A high school football coach is leading the jurors who will decide if a concert promoter is liable in the death of Michael Jackson.
The jury in the five-month-long trial has worked only about seven hours since deliberations began Thursday afternoon, since they took Monday off. They return to court Tuesday.
Jackson’s mother and children contend AEG Live is responsible for the pop icon’s death because it negligently hired, retained or supervised the doctor convicted in his death.
Jackson died of an overdose of the surgical anesthetic propofol, which Dr. Conrad Murray told investigators he was using to treat the singer’s insomnia so he could rest for rehearsals. Murray is set to be released from jail later this month after serving two years for involuntary manslaughter.
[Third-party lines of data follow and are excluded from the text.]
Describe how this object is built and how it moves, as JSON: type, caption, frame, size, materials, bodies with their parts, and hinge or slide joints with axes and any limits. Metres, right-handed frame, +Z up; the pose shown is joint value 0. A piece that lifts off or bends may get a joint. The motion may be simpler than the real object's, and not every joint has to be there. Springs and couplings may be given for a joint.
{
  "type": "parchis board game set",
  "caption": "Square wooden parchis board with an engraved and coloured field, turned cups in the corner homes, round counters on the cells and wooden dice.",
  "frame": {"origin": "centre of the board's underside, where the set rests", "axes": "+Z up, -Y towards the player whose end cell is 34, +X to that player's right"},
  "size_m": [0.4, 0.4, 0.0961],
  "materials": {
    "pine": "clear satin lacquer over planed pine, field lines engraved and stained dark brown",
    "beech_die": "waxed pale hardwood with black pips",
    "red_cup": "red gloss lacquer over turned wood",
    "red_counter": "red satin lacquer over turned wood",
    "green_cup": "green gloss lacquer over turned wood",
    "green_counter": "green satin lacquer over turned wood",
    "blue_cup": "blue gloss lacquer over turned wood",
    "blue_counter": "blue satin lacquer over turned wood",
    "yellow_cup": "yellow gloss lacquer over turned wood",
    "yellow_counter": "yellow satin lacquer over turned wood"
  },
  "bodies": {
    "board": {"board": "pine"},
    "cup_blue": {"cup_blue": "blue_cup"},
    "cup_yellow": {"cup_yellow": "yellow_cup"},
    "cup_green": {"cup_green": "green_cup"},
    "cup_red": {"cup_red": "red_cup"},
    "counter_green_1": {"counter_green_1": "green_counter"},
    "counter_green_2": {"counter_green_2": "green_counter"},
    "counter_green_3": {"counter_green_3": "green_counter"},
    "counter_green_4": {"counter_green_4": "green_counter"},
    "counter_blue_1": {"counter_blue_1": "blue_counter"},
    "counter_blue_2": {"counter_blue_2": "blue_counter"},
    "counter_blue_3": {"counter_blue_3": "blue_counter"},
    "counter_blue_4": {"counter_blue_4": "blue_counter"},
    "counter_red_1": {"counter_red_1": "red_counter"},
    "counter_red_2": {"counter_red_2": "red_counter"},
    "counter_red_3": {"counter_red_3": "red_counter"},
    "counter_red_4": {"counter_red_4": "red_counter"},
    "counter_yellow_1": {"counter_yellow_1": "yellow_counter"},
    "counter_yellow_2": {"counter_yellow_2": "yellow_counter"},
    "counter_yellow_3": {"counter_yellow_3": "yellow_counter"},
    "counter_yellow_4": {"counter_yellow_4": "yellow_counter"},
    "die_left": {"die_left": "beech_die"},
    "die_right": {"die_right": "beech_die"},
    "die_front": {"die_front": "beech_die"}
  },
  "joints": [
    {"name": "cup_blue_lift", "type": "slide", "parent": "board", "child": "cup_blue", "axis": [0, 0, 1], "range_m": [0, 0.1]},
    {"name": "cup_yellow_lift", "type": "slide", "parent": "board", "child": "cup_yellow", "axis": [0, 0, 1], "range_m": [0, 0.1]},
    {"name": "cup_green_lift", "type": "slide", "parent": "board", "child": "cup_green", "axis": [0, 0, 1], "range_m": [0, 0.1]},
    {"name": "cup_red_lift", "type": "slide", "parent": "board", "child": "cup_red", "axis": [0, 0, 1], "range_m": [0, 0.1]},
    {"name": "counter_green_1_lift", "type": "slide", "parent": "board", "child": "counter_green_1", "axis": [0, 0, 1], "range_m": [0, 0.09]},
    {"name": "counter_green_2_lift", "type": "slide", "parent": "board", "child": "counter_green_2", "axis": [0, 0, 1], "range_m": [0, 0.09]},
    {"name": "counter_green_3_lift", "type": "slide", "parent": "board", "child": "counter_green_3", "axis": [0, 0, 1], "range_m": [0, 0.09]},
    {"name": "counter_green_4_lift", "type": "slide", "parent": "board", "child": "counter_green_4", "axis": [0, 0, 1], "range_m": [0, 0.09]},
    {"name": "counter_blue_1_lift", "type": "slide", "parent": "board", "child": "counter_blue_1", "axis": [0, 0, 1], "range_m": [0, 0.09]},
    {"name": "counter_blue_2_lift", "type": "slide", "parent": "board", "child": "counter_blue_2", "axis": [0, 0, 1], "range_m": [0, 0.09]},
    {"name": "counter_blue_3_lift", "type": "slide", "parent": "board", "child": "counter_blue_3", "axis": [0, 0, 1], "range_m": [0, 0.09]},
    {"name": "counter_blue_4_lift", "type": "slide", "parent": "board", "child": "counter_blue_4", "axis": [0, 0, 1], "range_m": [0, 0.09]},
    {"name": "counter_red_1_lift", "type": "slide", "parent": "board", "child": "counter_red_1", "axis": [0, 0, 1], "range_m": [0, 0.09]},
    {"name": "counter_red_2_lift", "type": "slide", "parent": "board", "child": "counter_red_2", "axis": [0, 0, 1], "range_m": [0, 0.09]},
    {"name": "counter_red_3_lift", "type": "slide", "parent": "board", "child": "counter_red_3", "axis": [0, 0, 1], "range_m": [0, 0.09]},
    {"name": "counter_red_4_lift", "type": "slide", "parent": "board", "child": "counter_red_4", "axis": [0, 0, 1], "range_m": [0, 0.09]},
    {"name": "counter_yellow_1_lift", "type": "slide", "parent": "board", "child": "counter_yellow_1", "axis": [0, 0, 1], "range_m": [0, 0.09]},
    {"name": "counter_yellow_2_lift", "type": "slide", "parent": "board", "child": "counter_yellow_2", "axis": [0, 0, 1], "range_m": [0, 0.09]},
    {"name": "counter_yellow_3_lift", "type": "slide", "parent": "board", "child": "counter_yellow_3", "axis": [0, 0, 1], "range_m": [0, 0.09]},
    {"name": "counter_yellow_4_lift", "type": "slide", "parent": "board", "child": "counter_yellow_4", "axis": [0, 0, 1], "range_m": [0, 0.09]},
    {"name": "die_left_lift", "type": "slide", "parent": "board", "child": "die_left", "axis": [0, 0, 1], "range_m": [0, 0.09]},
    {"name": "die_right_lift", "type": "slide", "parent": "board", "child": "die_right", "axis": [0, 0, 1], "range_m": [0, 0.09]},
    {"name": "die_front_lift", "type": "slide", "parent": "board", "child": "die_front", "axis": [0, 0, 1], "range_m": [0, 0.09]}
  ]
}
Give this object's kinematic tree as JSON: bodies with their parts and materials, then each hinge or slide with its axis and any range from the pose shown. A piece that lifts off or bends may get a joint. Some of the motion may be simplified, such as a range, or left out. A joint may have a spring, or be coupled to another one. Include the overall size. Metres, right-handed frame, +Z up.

The death happened just days before Jackson’s comeback tour — promoted and produced by AEG Live — was set to debut in London in the summer of 2009.
Question No. 1
The 12 jurors must first answer the question: Did AEG Live hire Murray? The company’s lawyers contend Jackson chose Murray, who had treated him for three years as a family physician, but Jackson lawyers argue the promoters chose to negotiate their own contract with the doctor so they could control him.
A so-called “smoking gun” e-mail sent by AEG Live Co-CEO Paul Gongaware 11 days before Jackson died said, “We want to remind (Murray) that it is AEG, not MJ, who is paying his salary. We want to remind him what is expected of him.”
The Jacksons also point to a television interview soon after Jackson died in which AEG Live CEO Randy Phillips said AEG Live “hired” Murray.
If jurors say yes to the hiring question, then deliberations turn to the questions of negligence. Were AEG Live executives negligent in dealing with Murray and did their negligence contribute significantly to Jackson’s death?
AEG Live lawyers argue they had no way of knowing that Murray — licensed to practice in four states and never sued for malpractice — was a risk to Jackson. The singer was a secretive drug addict who kept even his closest relatives in the dark about his use of propofol to sleep, they contend.
Jackson lawyers contend the company’s agreement with Murray created a medical conflict of interest that led him to break his Hippocratic Oath to do no harm. Murray, who was $1 million in debt, was pressured to deliver the risky treatments or else possibly lose the $150,000 monthly salary, they argue.
Executives ignored a series of warning signs that Jackson was at risk in his last weeks, including deteriorating health that included weight loss, inability to perform his trademark dances or remember lyrics to his standard songs, and paranoia, the Jacksons argue.
A sleep expert testified that the nightly propofol infusions robbed Jackson of vital REM sleep, which caused the deterioration.
Blame and damages
If jurors reach a decision that AEG Live is liable, then they’ll consider other questions to determine how much in damages the promoter must pay Katherine, Prince, Paris and Blanket Jackson.
Jackson lead lawyer Brian Panish suggested a range between $1 billion and $2 billion to replace the earnings lost by Jackson’s death at age 50 and the non-economic — or personal — damages from the loss of a father and son.
The damage award, however, would be reduced by the percentage of blame jurors decide Michael Jackson shares in his death. The Jackson lawyer suggested in closing arguments Thursday that they assigned 20% of the liability to Jackson.
Jurors appeared engaged and entertained through 21 weeks of the trial, which included dramatic testimony by Jackson’s mother, son and former wife. Several jurors even applauded at the end of testimony by famed choreographer-director Kenny Ortega.
Their first notes to the judge Friday indicated that Juror No. 6 had been chosen as presiding juror — or foreman. He is a high school physical education teacher who heads to the football field after each day of court to coach a team.
They also asked for 12 copies of the written contract AEG Live sent to Murray, a copy of the “This Is It” film — which documents Jackson’s last rehearsals — and a DVD player.
A Jackson lawyer suggested outside of court that it would be a good sign for his side If deliberations last more than a few days — since it indicates jurors have moved past the key initial questions.
Camera’s will be in the courtroom when a verdict is read. Los Angeles County Superior Court Judge Yvette Palazuelos approved the network’s request last week to televise the closing arguments and verdict. She refused a request in April to allow cameras in court for the opening and testimony phase.